Forward-looking statements are based on a number of assumptions and estimates that, while considered reasonable by management based on the business and markets in which the Company operates, are inherently subject to significant operational, economic, and competitive uncertainties, risks and contingencies. These include assumptions regarding, among other things: market prices, continued availability of capital financing and general economic, market or business conditions. Market conditions could alter the projects of Greenbriar and such potential events like bad credit markets, worldwide economic depression, unforeseen regulatory hurdles or acts of God, could inhibit or prevent some or all of the Greenbriar projects from materializing or completing.

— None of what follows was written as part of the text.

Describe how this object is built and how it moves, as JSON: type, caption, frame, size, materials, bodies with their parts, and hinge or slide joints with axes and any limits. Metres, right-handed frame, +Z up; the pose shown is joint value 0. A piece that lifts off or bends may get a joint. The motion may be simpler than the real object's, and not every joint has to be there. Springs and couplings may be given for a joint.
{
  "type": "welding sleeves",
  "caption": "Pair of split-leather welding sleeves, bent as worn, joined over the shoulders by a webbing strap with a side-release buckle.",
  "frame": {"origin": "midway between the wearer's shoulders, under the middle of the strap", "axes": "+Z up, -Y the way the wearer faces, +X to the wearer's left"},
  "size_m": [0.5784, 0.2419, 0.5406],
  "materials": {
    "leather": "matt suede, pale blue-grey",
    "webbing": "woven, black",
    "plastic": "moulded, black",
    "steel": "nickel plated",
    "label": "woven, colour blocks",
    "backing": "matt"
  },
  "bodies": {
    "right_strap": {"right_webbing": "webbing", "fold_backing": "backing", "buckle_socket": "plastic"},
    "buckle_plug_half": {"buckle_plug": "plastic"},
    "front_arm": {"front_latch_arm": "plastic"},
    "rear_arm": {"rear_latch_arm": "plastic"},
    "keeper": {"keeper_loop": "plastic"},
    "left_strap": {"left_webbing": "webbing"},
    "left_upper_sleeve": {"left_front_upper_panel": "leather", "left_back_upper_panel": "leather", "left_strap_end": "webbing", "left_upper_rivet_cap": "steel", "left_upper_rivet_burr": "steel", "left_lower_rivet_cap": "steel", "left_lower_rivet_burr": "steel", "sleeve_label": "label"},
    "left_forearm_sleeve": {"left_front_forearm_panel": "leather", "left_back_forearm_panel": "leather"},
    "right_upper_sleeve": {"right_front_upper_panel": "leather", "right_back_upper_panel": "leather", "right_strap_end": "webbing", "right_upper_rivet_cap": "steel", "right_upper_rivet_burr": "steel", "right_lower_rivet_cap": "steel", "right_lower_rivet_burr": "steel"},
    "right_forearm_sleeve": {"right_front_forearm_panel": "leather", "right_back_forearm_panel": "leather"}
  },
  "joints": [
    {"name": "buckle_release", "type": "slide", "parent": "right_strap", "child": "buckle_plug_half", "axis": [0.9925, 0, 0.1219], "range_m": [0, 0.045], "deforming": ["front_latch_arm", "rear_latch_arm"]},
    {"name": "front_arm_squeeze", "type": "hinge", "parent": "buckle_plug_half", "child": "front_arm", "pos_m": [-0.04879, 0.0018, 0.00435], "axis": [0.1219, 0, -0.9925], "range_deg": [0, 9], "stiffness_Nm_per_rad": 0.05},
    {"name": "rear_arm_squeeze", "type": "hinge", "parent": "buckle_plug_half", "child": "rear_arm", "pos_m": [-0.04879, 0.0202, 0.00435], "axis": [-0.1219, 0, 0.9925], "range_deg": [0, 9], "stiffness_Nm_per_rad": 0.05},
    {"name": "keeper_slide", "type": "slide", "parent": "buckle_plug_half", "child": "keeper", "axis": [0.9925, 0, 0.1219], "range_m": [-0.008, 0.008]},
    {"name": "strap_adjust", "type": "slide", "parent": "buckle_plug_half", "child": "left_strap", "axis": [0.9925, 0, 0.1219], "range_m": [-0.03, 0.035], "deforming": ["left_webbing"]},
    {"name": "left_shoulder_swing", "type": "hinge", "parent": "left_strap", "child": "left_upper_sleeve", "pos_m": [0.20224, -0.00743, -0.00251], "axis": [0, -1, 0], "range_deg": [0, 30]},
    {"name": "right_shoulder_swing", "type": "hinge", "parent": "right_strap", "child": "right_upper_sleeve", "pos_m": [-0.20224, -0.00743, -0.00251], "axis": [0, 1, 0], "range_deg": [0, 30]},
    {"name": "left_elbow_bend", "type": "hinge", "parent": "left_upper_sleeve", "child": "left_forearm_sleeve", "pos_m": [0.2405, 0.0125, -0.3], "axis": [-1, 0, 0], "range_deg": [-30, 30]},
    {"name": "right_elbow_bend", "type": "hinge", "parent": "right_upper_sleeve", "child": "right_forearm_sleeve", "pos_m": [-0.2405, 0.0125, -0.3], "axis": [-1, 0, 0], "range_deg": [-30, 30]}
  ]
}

There can be no assurance that forward-looking statements will prove to be accurate and actual results, and future events could differ materially from those anticipated in such statements. For more information on the Company and important factors that could cause actual results to differ materially from the Company's expectations, investors should review the Company's continuous disclosure filings that are available on SEDAR+ at www.sedarplus.ca. Forward-looking statements contained herein are made as of the date hereof. No obligation is undertaken to update publicly or otherwise revise any forward-looking statements or the foregoing lists of factors and assumptions, whether as a result of new information, future events or results or otherwise, except as required by law.